__YOUR INSTRUCTIONS__
For this exercise, return only the lines from the line containing "vent_plate(machine)" through the line containing "obj.matrix_world = world", both ends included, exactly as they are.
··· MATERIAL FOR THIS TASK ···
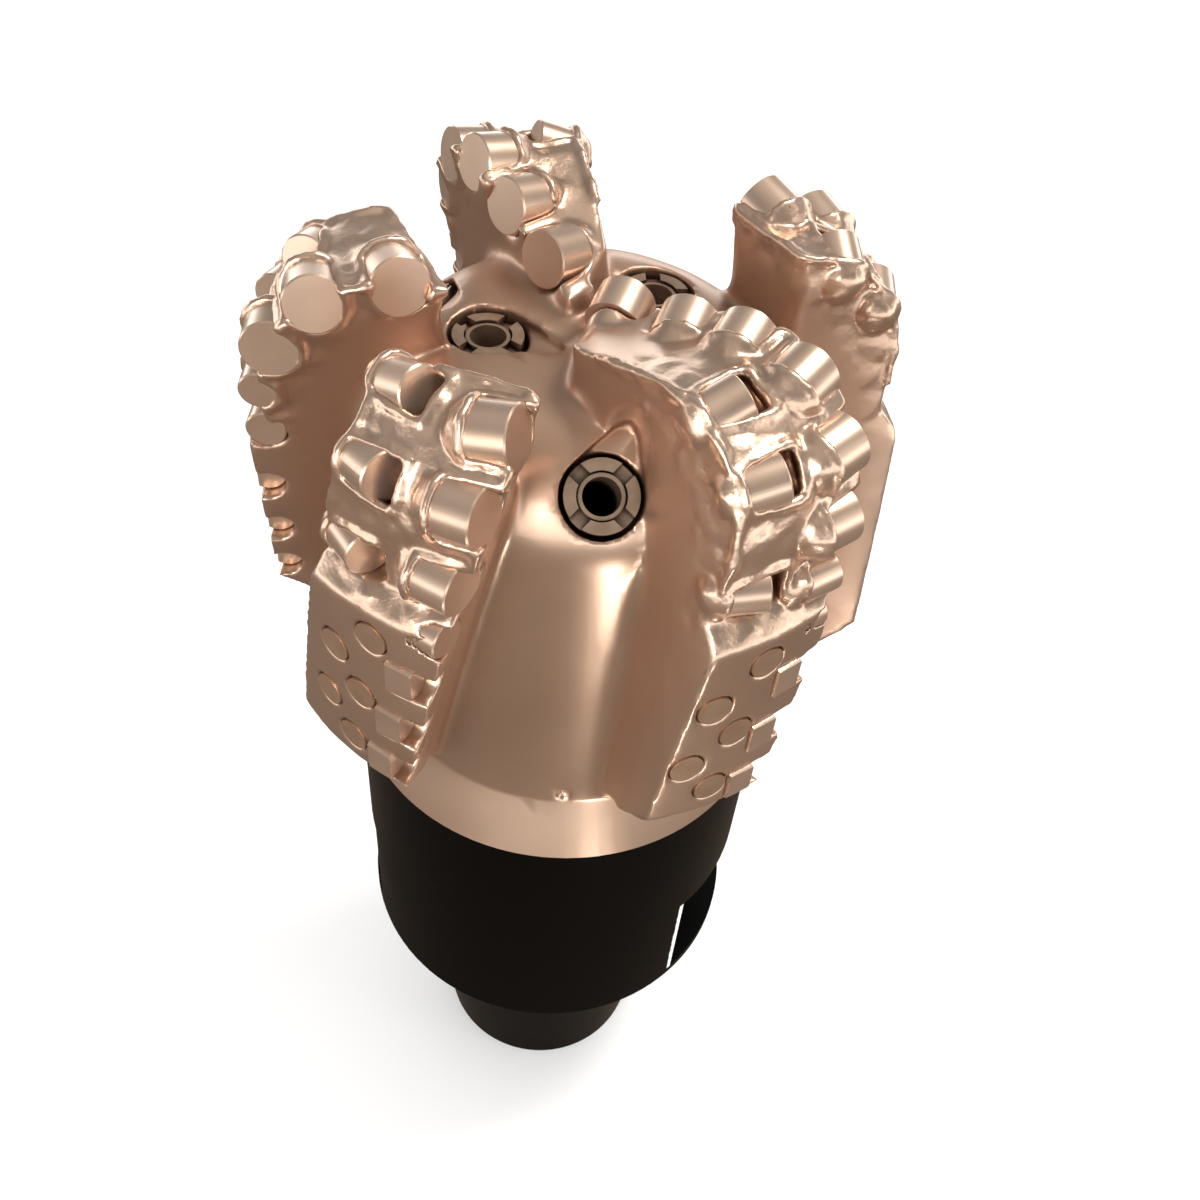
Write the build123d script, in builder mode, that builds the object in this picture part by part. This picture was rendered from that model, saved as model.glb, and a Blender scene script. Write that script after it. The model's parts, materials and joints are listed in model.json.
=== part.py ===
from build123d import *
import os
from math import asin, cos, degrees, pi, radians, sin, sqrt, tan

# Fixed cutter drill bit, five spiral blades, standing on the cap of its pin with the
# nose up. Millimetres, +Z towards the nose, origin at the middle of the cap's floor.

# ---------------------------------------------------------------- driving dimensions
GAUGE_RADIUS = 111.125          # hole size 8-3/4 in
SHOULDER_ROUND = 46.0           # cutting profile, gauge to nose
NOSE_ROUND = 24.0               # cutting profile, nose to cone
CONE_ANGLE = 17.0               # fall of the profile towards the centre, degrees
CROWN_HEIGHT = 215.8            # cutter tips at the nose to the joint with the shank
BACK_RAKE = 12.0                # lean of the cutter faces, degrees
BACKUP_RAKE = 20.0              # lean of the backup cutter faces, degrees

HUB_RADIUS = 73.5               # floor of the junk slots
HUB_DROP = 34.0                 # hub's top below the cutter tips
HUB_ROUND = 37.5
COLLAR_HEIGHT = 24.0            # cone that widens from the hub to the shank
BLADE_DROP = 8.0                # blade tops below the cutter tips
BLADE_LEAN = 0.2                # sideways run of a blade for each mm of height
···
··· MATERIAL FOR THIS TASK ···
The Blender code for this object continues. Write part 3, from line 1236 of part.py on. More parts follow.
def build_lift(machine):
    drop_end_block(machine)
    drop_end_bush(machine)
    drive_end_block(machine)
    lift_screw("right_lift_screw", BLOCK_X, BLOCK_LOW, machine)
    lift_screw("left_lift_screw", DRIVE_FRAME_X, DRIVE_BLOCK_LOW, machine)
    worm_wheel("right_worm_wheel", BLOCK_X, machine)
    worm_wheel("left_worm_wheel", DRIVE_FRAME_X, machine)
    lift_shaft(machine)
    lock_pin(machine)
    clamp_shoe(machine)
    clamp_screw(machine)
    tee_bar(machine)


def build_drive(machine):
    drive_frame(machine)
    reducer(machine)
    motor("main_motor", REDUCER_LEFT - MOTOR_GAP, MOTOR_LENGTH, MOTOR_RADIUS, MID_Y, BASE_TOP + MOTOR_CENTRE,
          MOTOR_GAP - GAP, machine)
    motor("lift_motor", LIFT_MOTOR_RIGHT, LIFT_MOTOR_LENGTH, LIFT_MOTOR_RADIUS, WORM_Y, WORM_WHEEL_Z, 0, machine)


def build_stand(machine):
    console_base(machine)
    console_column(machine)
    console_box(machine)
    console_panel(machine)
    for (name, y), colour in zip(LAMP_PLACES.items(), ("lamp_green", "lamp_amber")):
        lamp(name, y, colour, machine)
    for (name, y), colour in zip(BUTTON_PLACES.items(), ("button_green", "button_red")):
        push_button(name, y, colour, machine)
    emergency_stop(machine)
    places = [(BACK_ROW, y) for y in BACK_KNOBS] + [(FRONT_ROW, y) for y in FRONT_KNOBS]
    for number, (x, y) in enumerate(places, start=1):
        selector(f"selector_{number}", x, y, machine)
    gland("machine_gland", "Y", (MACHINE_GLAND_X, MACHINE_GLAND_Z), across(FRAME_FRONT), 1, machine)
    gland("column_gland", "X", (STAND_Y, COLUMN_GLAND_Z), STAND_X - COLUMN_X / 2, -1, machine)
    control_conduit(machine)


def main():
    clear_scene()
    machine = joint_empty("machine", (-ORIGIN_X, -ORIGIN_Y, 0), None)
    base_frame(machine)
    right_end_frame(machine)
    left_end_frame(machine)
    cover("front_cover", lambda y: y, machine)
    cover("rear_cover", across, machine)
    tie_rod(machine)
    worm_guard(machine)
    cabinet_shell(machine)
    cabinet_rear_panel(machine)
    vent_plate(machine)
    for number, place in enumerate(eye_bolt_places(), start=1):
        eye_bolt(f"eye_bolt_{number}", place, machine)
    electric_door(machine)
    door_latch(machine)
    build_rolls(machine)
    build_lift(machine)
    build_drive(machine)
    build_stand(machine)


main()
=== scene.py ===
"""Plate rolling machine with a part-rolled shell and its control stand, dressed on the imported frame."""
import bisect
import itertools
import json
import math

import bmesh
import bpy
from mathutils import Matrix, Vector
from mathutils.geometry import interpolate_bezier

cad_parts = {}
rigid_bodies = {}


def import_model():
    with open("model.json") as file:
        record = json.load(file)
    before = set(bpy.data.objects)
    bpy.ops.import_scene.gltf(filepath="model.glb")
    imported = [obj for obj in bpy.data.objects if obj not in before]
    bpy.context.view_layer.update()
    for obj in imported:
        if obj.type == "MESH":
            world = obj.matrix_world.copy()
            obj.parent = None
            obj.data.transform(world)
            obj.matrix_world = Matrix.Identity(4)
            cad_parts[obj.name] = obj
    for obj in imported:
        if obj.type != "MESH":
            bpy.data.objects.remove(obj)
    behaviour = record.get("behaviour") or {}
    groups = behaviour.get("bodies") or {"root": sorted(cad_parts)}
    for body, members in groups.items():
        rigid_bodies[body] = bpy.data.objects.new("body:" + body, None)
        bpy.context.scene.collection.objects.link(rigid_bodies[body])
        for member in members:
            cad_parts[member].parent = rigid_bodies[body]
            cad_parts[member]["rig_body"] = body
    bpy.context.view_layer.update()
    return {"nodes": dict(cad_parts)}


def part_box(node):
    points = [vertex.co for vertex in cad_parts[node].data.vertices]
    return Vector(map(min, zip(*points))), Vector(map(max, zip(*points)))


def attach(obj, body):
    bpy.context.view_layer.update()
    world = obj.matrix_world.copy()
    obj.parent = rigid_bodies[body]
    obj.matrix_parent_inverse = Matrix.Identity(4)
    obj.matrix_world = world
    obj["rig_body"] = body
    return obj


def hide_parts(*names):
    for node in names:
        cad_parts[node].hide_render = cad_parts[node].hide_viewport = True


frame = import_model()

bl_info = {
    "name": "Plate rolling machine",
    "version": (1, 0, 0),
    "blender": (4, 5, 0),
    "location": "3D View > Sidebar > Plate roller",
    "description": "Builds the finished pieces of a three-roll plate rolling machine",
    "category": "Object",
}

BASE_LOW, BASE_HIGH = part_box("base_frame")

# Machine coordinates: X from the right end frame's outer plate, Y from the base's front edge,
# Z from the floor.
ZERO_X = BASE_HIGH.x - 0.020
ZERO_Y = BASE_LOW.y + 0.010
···
__TASK RESPONSE__
    vent_plate(machine)
    for number, place in enumerate(eye_bolt_places(), start=1):
        eye_bolt(f"eye_bolt_{number}", place, machine)
    electric_door(machine)
    door_latch(machine)
    build_rolls(machine)
    build_lift(machine)
    build_drive(machine)
    build_stand(machine)


main()
=== scene.py ===
"""Plate rolling machine with a part-rolled shell and its control stand, dressed on the imported frame."""
import bisect
import itertools
import json
import math

import bmesh
import bpy
from mathutils import Matrix, Vector
from mathutils.geometry import interpolate_bezier

cad_parts = {}
rigid_bodies = {}


def import_model():
    with open("model.json") as file:
        record = json.load(file)
    before = set(bpy.data.objects)
    bpy.ops.import_scene.gltf(filepath="model.glb")
    imported = [obj for obj in bpy.data.objects if obj not in before]
    bpy.context.view_layer.update()
    for obj in imported:
        if obj.type == "MESH":
            world = obj.matrix_world.copy()
            obj.parent = None
            obj.data.transform(world)
            obj.matrix_world = Matrix.Identity(4)
            cad_parts[obj.name] = obj
    for obj in imported:
        if obj.type != "MESH":
            bpy.data.objects.remove(obj)
    behaviour = record.get("behaviour") or {}
    groups = behaviour.get("bodies") or {"root": sorted(cad_parts)}
    for body, members in groups.items():
        rigid_bodies[body] = bpy.data.objects.new("body:" + body, None)
        bpy.context.scene.collection.objects.link(rigid_bodies[body])
        for member in members:
            cad_parts[member].parent = rigid_bodies[body]
            cad_parts[member]["rig_body"] = body
    bpy.context.view_layer.update()
    return {"nodes": dict(cad_parts)}


def part_box(node):
    points = [vertex.co for vertex in cad_parts[node].data.vertices]
    return Vector(map(min, zip(*points))), Vector(map(max, zip(*points)))


def attach(obj, body):
    bpy.context.view_layer.update()
    world = obj.matrix_world.copy()
    obj.parent = rigid_bodies[body]
    obj.matrix_parent_inverse = Matrix.Identity(4)
    obj.matrix_world = world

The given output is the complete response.